Give every line of the material again, exactly as written.

SOURCE EXCERPT =
────

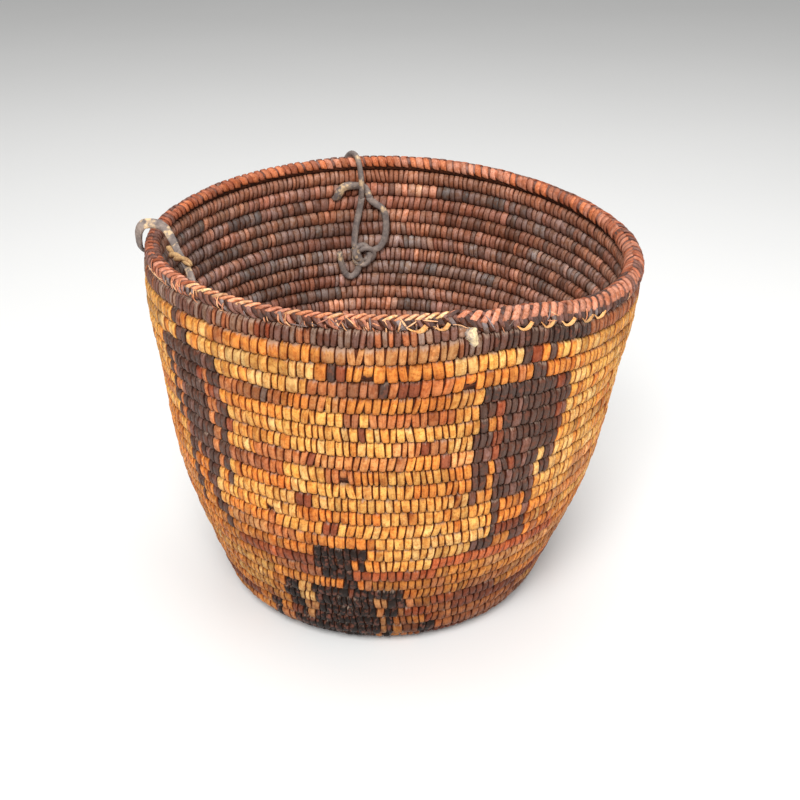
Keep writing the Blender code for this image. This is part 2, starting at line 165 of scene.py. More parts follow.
class Surface:
    """A material in the making: its shader, and ways to add the nodes that feed it."""

    def __init__(self, name, roughness, specular):
        self.material = bpy.data.materials.new(name)
        self.material.use_nodes = True
        self.tree = self.material.node_tree
        self.shader = self.tree.nodes["Principled BSDF"]
        self.shader.inputs["Roughness"].default_value = roughness
        self.shader.inputs["Specular IOR Level"].default_value = specular
        self.place = self.add("TexCoord").outputs["Object"]

    def add(self, kind, settings=(), **inputs):
        """A node with its inputs set or linked, each by its name or by an underscore and its number."""
        node = self.tree.nodes.new("ShaderNode" + kind)
        for key, value in dict(settings).items():
            setattr(node, key, value)
        for key, value in inputs.items():
            socket = node.inputs[int(key[1:])] if key[0] == "_" else node.inputs[key.replace("_", " ")]
            if isinstance(value, bpy.types.NodeSocket):
                self.tree.links.new(value, socket)
            else:
                socket.default_value = value
        return node

    def attribute(self, name, output="Fac"):
        return self.add("Attribute", {"attribute_name": name}).outputs[output]

    def noise(self, scale, detail, roughness=0.5, place=None):
        """Uneven spots from 0 to 1, over the object or over another place."""
        place = place or self.place
        node = self.add("TexNoise", Vector=place, Scale=scale, Detail=detail, Roughness=roughness)
        return node.outputs["Fac"]

    def stretch(self, value, low, high, start, end, how="LINEAR"):
        """A value's run from low to high, made to run from start to end."""
        how = {"interpolation_type": how}
        return self.add("MapRange", how, _0=value, _1=low, _2=high, _3=start, _4=end).outputs[0]

    def reckon(self, operation, *values):
        inputs = {f"_{index}": value for index, value in enumerate(values)}
        return self.add("Math", {"operation": operation}, **inputs).outputs[0]

    def blend(self, factor, first, second, way="MIX"):
        """A mix of two colours or of two sockets."""
        settings = {"data_type": "RGBA", "blend_type": way, "clamp_factor": True}
        return self.add("Mix", settings, _0=factor, _6=first, _7=second).outputs[2]

    def darken(self, factor, colour, shade):
        return self.blend(factor, colour, shade, "MULTIPLY")

    def grey(self, value):
        return self.add("CombineColor", Red=value, Green=value, Blue=value).outputs[0]

    def finish(self, relief=None, depth=0.0, **inputs):
        """Feed the shader, raise and sink the surface by that depth, and hand over the material."""
        if relief is not None:
            bump = self.add("Bump", Strength=0.6, Distance=depth, Height=relief)
            inputs["Normal"] = bump.outputs["Normal"]
        for key, value in inputs.items():
            self.tree.links.new(value, self.shader.inputs[key.replace("_", " ")])
        return self.material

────

FINAL RESULT =
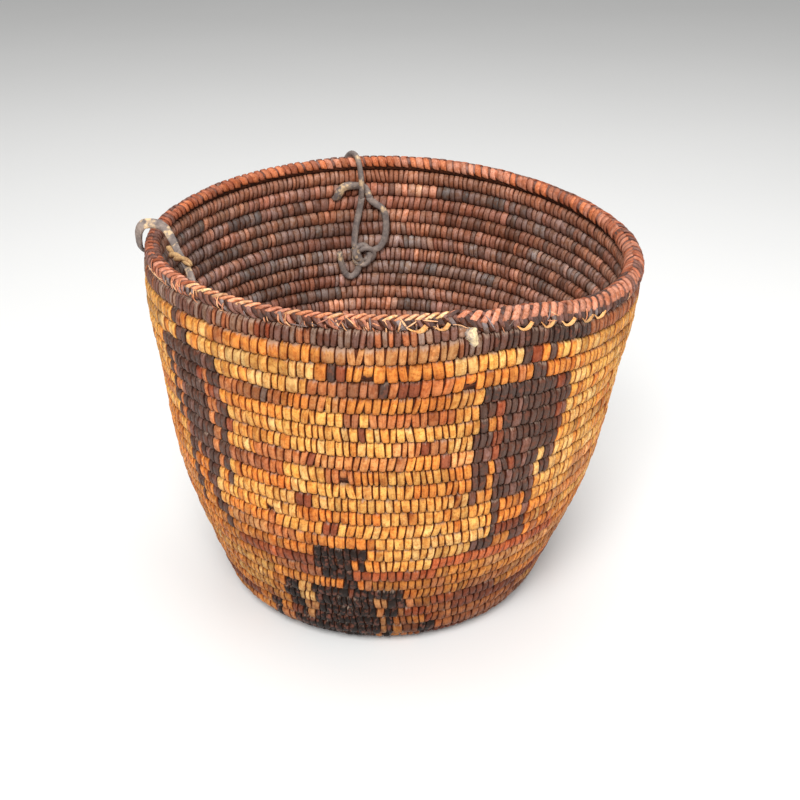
Keep writing the Blender code for this image. This is part 2, starting at line 165 of scene.py. More parts follow.
class Surface:
    """A material in the making: its shader, and ways to add the nodes that feed it."""

    def __init__(self, name, roughness, specular):
        self.material = bpy.data.materials.new(name)
        self.material.use_nodes = True
        self.tree = self.material.node_tree
        self.shader = self.tree.nodes["Principled BSDF"]
        self.shader.inputs["Roughness"].default_value = roughness
        self.shader.inputs["Specular IOR Level"].default_value = specular
        self.place = self.add("TexCoord").outputs["Object"]

    def add(self, kind, settings=(), **inputs):
        """A node with its inputs set or linked, each by its name or by an underscore and its number."""
        node = self.tree.nodes.new("ShaderNode" + kind)
        for key, value in dict(settings).items():
            setattr(node, key, value)
        for key, value in inputs.items():
            socket = node.inputs[int(key[1:])] if key[0] == "_" else node.inputs[key.replace("_", " ")]
            if isinstance(value, bpy.types.NodeSocket):
                self.tree.links.new(value, socket)
            else:
                socket.default_value = value
        return node

    def attribute(self, name, output="Fac"):
        return self.add("Attribute", {"attribute_name": name}).outputs[output]

    def noise(self, scale, detail, roughness=0.5, place=None):
        """Uneven spots from 0 to 1, over the object or over another place."""
        place = place or self.place
        node = self.add("TexNoise", Vector=place, Scale=scale, Detail=detail, Roughness=roughness)
        return node.outputs["Fac"]

    def stretch(self, value, low, high, start, end, how="LINEAR"):
        """A value's run from low to high, made to run from start to end."""
        how = {"interpolation_type": how}
        return self.add("MapRange", how, _0=value, _1=low, _2=high, _3=start, _4=end).outputs[0]

    def reckon(self, operation, *values):
        inputs = {f"_{index}": value for index, value in enumerate(values)}
        return self.add("Math", {"operation": operation}, **inputs).outputs[0]

    def blend(self, factor, first, second, way="MIX"):
        """A mix of two colours or of two sockets."""
        settings = {"data_type": "RGBA", "blend_type": way, "clamp_factor": True}
        return self.add("Mix", settings, _0=factor, _6=first, _7=second).outputs[2]

    def darken(self, factor, colour, shade):
        return self.blend(factor, colour, shade, "MULTIPLY")

    def grey(self, value):
        return self.add("CombineColor", Red=value, Green=value, Blue=value).outputs[0]

    def finish(self, relief=None, depth=0.0, **inputs):
        """Feed the shader, raise and sink the surface by that depth, and hand over the material."""
        if relief is not None:
            bump = self.add("Bump", Strength=0.6, Distance=depth, Height=relief)
            inputs["Normal"] = bump.outputs["Normal"]
        for key, value in inputs.items():
            self.tree.links.new(value, self.shader.inputs[key.replace("_", " ")])
        return self.material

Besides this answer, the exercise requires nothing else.